There was more fishing during the salmon run each year. People, even those who didn’t fish, would go to the river to watch the salmon struggling upriver. We heard, “Did you see that?” when an eagle snatched a salmon from the river and flew off with it. I am not a salmon lover and never attended a department salmon party.
Previously, I mentioned the EMO conference in California, but I failed to relate how attending the conference led to my next assignment.
One instructor working for me when I was a course manager in Pensacola, Florida, was at the conference. She was also a Chief Warrant Officer and had orders to Naval Security Group Activity, Potomac.
I had just learned from the detailer who was also there that my next assignment was to the 40 Department at NAVSECGRUCOM. I wasn’t happy about these orders because of the travel time to and from my home.

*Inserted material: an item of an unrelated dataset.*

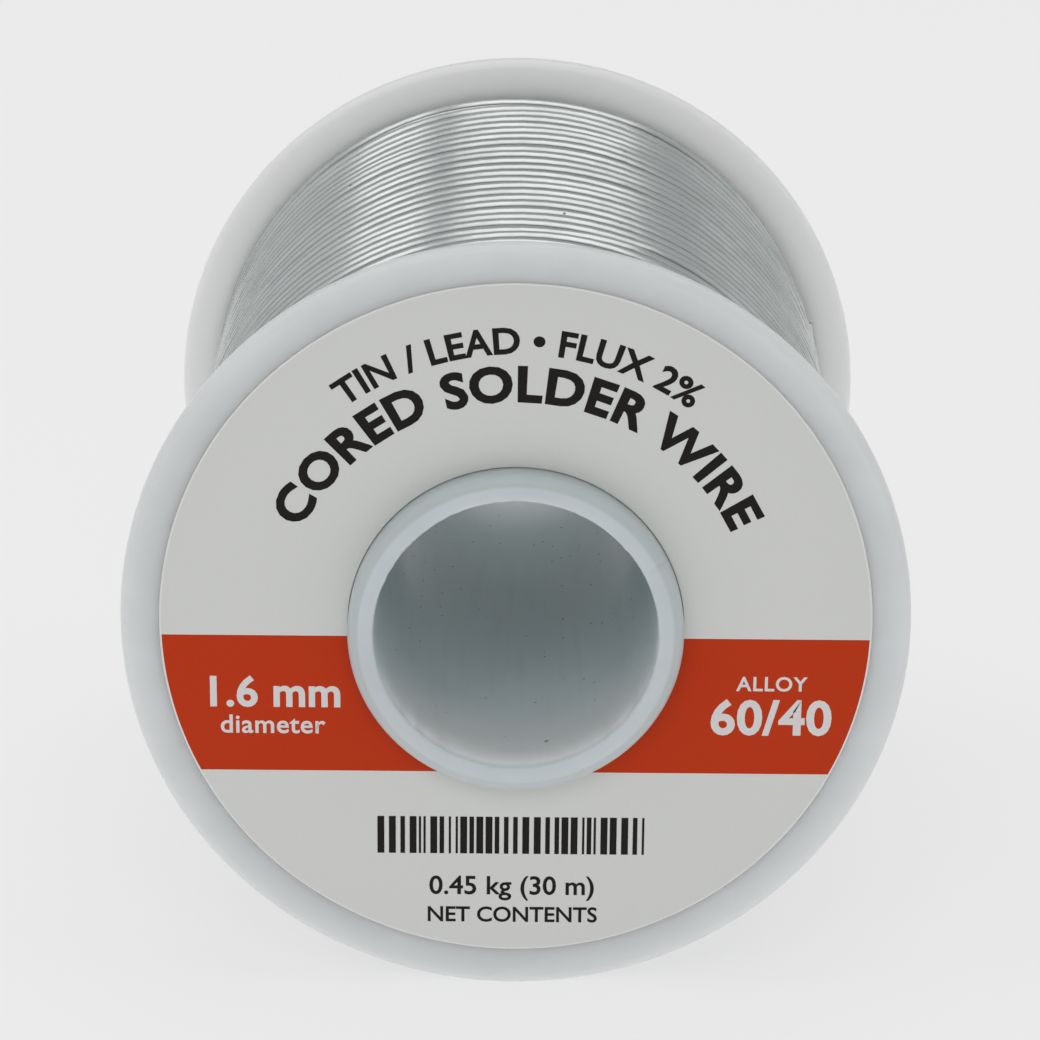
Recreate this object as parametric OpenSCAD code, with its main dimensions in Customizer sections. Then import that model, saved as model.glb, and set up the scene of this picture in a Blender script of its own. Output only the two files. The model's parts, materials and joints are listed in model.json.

The Chief Warrant approached me one day and asked if I would be interested in exchanging orders. She wanted to serve with her husband at NAVSECGRUCOM. I saw the benefit to them and had no reason for refusing, and the detailer changed our orders as we requested.
NAVSECGRUACT, Potomac, was on the Naval Research Laboratory campus. The drive to it was easier and quicker than the one to headquarters, so I made out. I will relate other benefits gained by exchanging orders.
March 1989 came, and I boarded the “Freedom Flight,” so called because I was leaving the island for the last time. The flight included a stop on Shemya Island before continuing to Elmendorf. Shemya Island is farther from mainland Alaska and closer to Russia than Adak.
I sat in the first row, directly across from the stewardess, on takeoff and landing. Nearing Shemya, the stewardess took her seat as we prepared to land. Then, the co-pilot leaned out and told her the weather on Shemya was low ceiling with crosswinds and the runway was icy. He finished by telling her we would still land.
I am not a great fan of flying and hearing this didn’t increase my appreciation for it. Well, my writing this shows I, we, survived the landing. I will say the pilots showed great skill as they turned the plane into the crosswind as we touched down and slowed while keeping us on the icy landing strip. Most impressive was we stopped next to the terminal. Landing in these conditions was likely one reason Reeve hired bush pilots.
I would prefer to tell that the rest of the trip home was without incident, but can’t. We arrived in Elmendorf, and I went to make my connection only to learn they had canceled the flight because no planes had arrived from the States. The weather had closed several airports in Washington State and Illinois. My “freedom flight” flew, but I was still stuck in Alaska for a day or so.
My plane finally arrived, and I left Alaska, never to return. So, the next segment of my life experience was at the Naval Security Group Activity, Potomac, Washington, District of Columbia.